Di fronte alla richiesta di un percorso terapeutico si pongono sostanzialmente due possibili alternative di trattamento: la residenzialità oppure la cura ambulatoriale.
Prima però di decidere quale via percorrere è opportuna una diagnosi del tipo di dipendenza e una valutazione di gravità.
Una volta chiariti questi due aspetti il passo successivo è condividere con la persona quale è il percorso terapeutico percorribile. In tutti i casi non si può costruire un progetto terapeutico senza un accordo che definisce chi fa che cosa e qual è il ruolo del diretto interessato nel percorso di terapia.
Per smettere di essere dipendenti: ricovero o cura ambulatoriale?
Storicamente la cura delle dipendenze patologiche, in misura maggiore rispetto ad altre problematiche emotive e psicologiche ugualmente invalidanti, è stata affrontata con una permanenza, più o meno lunga, in un centro residenziale (comunità terapeutiche). Questa scelta risponde ad esigenze molto semplici:
il craving (il desiderio irrefrenabile non controllabile dalla volontà) è molto forte per cui è difficile lavorare produttivamente in un ambulatorio
la situazione generale è talmente compromessa che l’unica possibilità per riprendere il controllo della situazione è uno stacco totale dall’ambiente in cui si è strutturata
Ovviamente anche la residenzialità non è immune da controindicazioni: periodi più o meno lunghi di alienazione dalla propria vita affettiva e lavorativa sono spesso difficili da accettare per queste persone per cui sono frequenti gli abbandoni (drop-out) o le overdose appena “liberi”.
In questi casi la sensazione paradossale che la persona sperimenta è che la cura può essere più dolorosa della malattia e, di fronte ad una sofferenza per lui incoercibile, decide di interrompere il percorso terapeutico.
Uscire dalla dipendenza: la cura ambulatoriale
Il trattamento ambulatoriale consente alla persona di non interrompere i suoi legami familiari e lavorativi. Ciò non esclude il fatto che, in presenza di situazioni particolarmente delicate, si opti per un periodo di ricovero breve presso una struttura residenziale.
Ma quali sono gli aspetti centrali alla base di un trattamento ambulatoriale?
- La volontà di non sradicare il cliente dal suo contesto di vita “normale”
- La sostituzione del mito della guarigione magica con l’idea di una cura che tenga conto dei bisogni, delle criticità ma soprattutto delle risorse di ciascuna persona
L’obiettivo di questo trattamento è accompagnare la persona ad affrontare la sua vita, a vivere le relazioni con gli altri e a gestire le possibili crisi o le ricadute senza sottometterlo ad un’autorità inflessibile e indiscussa alla quale delegare la propria capacità di scelta.
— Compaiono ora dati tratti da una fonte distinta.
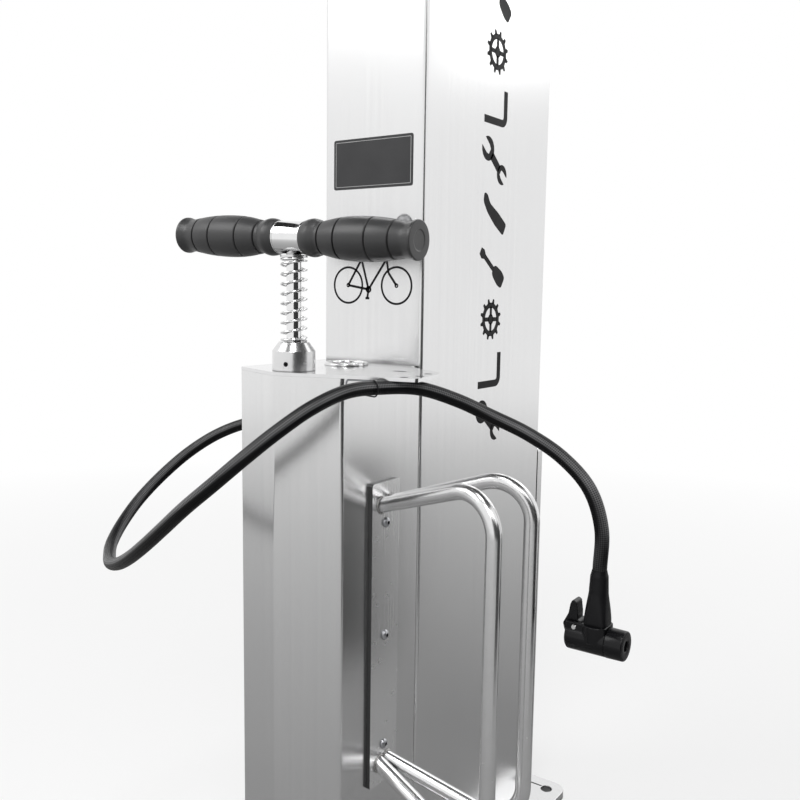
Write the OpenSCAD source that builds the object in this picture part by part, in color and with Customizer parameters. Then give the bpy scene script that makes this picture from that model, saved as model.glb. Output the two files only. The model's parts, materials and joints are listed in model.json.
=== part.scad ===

Sempre anche in un regime ambulatoriale, la persona sottoscrive un patto terapeutico con l’equipe. Patto che si può modificare o interrompere in qualsiasi momento senza ricatti emotivi, pressioni o ingerenze di sorta.
Quindi è meglio il ricovero o la cura ambulatoriale?
In sintesi il trattamento residenziale e ambulatoriale sono opzioni entrambe percorribili di fronte ad una problematica di dipendenza patologica, ciascuna con i propri vantaggi e le proprie criticità. Solo dopo una appropriata diagnosi clinica e una valutazione di gravità è possibile scegliere liberamente il percorso terapeutico più appropriato per la persona.